=== EXERCISE GOAL ===
Which lines run from the first one up to and including the one with "mesh.normals_split_custom_set(normals)"? Print exactly those.
=-=-=-=-=
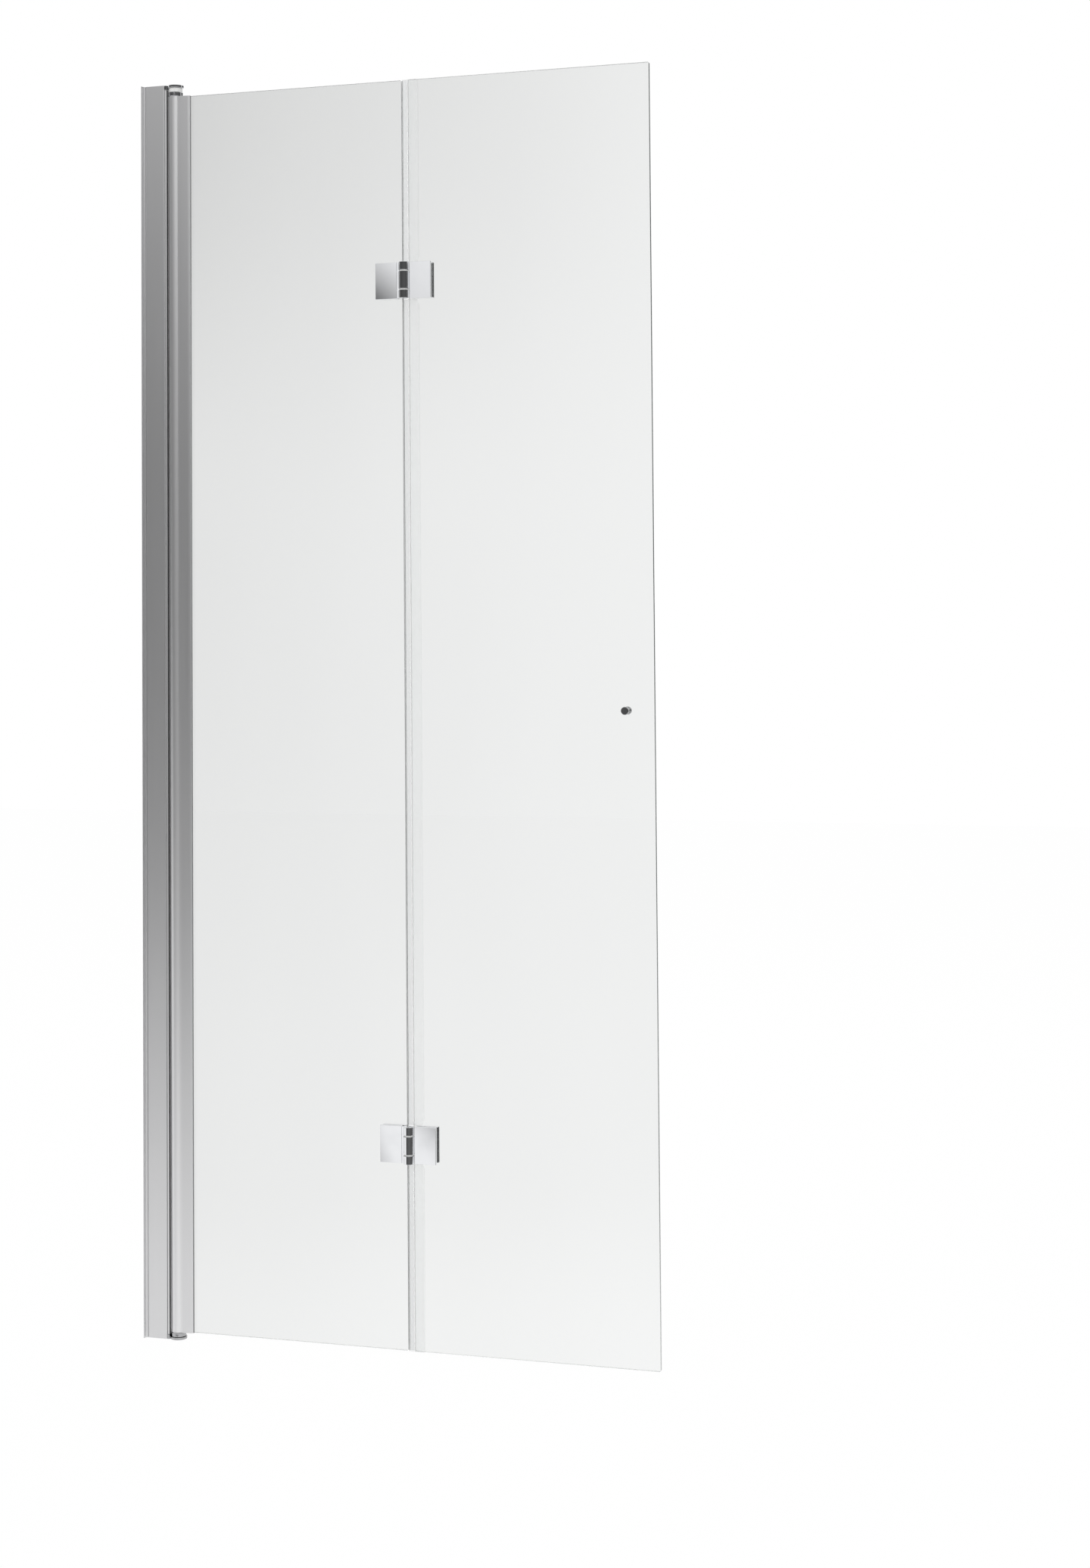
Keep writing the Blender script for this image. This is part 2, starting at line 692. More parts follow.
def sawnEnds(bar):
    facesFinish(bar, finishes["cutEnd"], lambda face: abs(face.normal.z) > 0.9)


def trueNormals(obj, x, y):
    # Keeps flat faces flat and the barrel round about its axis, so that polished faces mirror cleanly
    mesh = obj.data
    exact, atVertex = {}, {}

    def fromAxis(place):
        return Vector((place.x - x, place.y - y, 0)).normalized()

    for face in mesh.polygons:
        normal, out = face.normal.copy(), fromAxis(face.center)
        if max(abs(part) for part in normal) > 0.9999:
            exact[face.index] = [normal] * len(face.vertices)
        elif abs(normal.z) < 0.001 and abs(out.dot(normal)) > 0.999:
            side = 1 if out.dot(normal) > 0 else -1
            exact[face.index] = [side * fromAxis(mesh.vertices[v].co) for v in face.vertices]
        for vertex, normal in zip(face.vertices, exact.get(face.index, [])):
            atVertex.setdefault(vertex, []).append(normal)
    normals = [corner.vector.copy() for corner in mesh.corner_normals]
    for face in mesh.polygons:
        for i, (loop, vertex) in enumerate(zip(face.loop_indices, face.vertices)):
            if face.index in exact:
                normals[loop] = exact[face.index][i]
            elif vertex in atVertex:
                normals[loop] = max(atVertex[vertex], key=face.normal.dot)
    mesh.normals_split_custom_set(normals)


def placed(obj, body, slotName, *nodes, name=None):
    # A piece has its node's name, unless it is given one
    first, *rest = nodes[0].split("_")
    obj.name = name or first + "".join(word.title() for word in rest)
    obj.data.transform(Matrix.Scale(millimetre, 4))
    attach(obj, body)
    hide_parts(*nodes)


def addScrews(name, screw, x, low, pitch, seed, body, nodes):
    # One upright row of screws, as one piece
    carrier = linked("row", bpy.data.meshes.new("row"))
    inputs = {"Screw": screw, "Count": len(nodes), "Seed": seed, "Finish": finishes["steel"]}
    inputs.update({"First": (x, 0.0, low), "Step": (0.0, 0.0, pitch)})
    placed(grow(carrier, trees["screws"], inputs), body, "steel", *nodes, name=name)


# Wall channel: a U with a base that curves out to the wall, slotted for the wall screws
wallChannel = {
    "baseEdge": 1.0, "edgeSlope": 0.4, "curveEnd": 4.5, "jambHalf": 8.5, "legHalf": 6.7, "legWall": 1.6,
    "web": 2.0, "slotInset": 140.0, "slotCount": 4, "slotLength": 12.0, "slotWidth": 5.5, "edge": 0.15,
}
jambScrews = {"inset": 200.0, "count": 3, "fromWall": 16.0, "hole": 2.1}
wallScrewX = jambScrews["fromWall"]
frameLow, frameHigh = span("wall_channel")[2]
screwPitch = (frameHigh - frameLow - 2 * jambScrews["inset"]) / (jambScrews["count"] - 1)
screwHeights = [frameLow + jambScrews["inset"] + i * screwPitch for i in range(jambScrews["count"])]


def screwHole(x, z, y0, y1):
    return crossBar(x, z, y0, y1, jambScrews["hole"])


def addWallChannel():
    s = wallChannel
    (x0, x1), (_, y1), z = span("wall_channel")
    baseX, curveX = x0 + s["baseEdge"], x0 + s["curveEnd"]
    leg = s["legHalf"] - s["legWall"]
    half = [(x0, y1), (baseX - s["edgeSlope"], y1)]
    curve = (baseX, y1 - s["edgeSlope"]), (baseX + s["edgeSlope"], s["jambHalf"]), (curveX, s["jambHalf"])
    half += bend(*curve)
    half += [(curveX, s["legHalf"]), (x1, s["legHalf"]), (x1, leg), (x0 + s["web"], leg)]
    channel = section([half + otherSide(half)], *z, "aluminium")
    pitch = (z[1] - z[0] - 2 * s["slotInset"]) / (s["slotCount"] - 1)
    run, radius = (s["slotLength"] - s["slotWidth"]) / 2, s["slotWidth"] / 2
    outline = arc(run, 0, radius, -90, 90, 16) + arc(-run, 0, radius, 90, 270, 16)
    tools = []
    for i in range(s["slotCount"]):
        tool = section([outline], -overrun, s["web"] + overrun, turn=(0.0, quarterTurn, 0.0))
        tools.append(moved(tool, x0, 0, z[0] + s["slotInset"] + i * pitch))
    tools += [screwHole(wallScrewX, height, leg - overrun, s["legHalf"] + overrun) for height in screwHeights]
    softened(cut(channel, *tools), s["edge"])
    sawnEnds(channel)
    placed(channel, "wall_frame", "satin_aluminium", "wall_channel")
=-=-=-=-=
=== SOLUTION ===
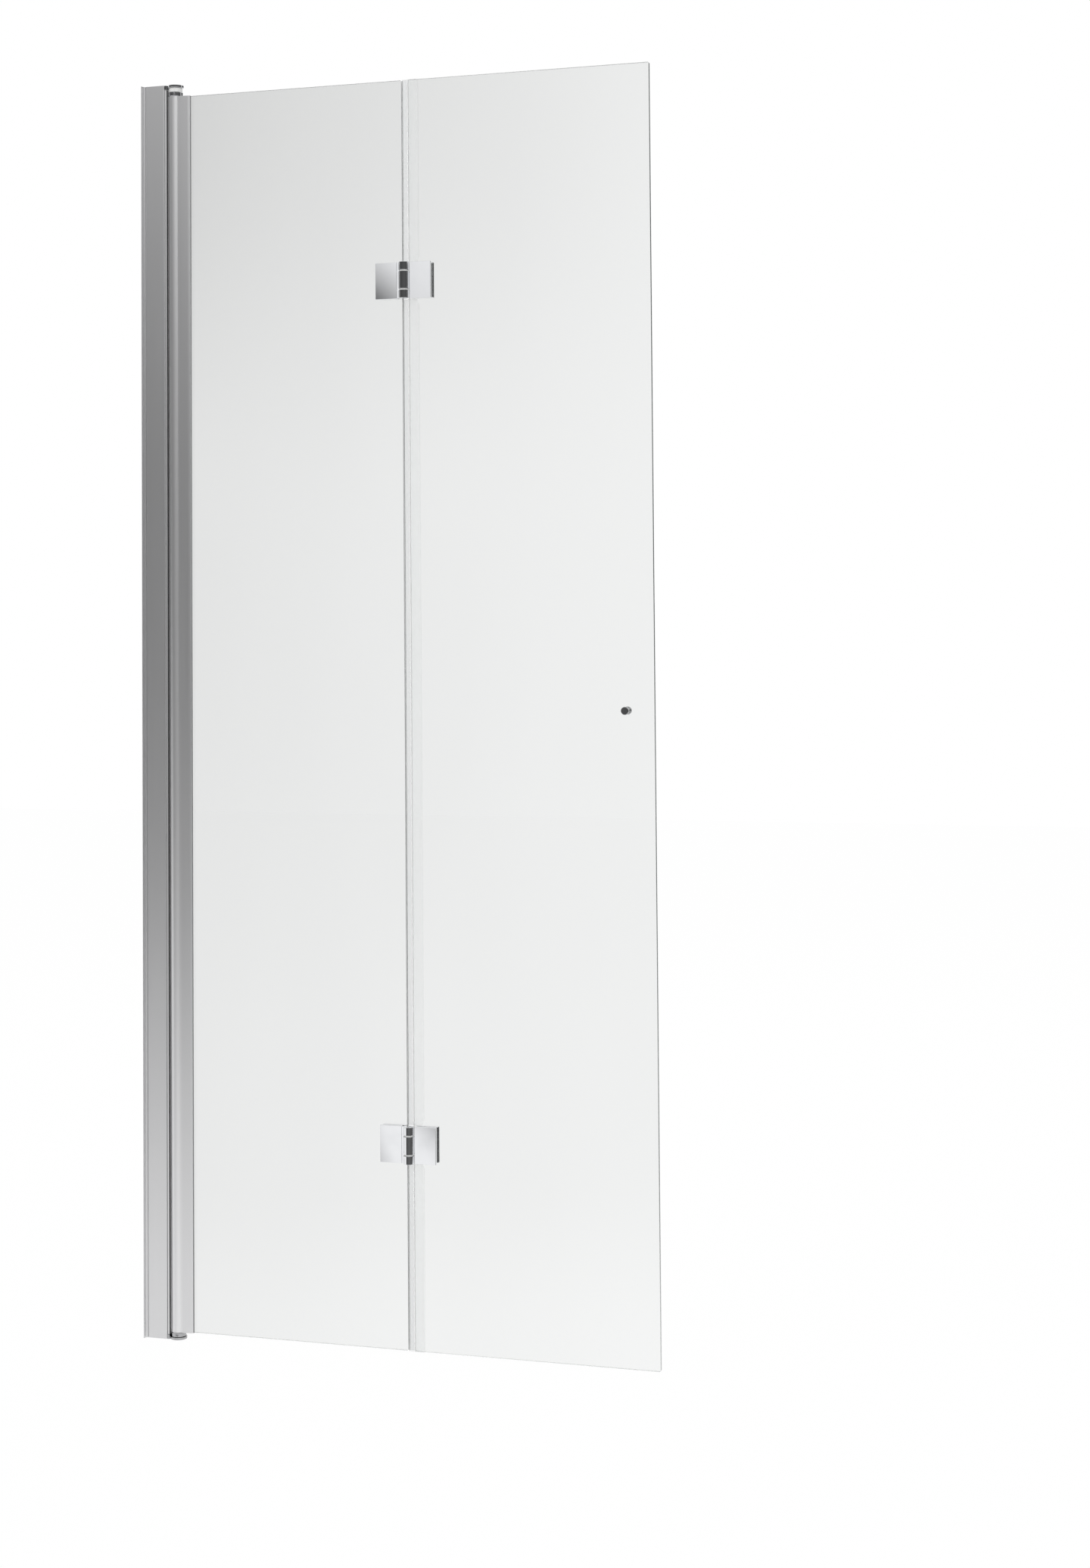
Keep writing the Blender script for this image. This is part 2, starting at line 692. More parts follow.
def sawnEnds(bar):
    facesFinish(bar, finishes["cutEnd"], lambda face: abs(face.normal.z) > 0.9)


def trueNormals(obj, x, y):
    # Keeps flat faces flat and the barrel round about its axis, so that polished faces mirror cleanly
    mesh = obj.data
    exact, atVertex = {}, {}

    def fromAxis(place):
        return Vector((place.x - x, place.y - y, 0)).normalized()

    for face in mesh.polygons:
        normal, out = face.normal.copy(), fromAxis(face.center)
        if max(abs(part) for part in normal) > 0.9999:
            exact[face.index] = [normal] * len(face.vertices)
        elif abs(normal.z) < 0.001 and abs(out.dot(normal)) > 0.999:
            side = 1 if out.dot(normal) > 0 else -1
            exact[face.index] = [side * fromAxis(mesh.vertices[v].co) for v in face.vertices]
        for vertex, normal in zip(face.vertices, exact.get(face.index, [])):
            atVertex.setdefault(vertex, []).append(normal)
    normals = [corner.vector.copy() for corner in mesh.corner_normals]
    for face in mesh.polygons:
        for i, (loop, vertex) in enumerate(zip(face.loop_indices, face.vertices)):
            if face.index in exact:
                normals[loop] = exact[face.index][i]
            elif vertex in atVertex:
                normals[loop] = max(atVertex[vertex], key=face.normal.dot)
    mesh.normals_split_custom_set(normals)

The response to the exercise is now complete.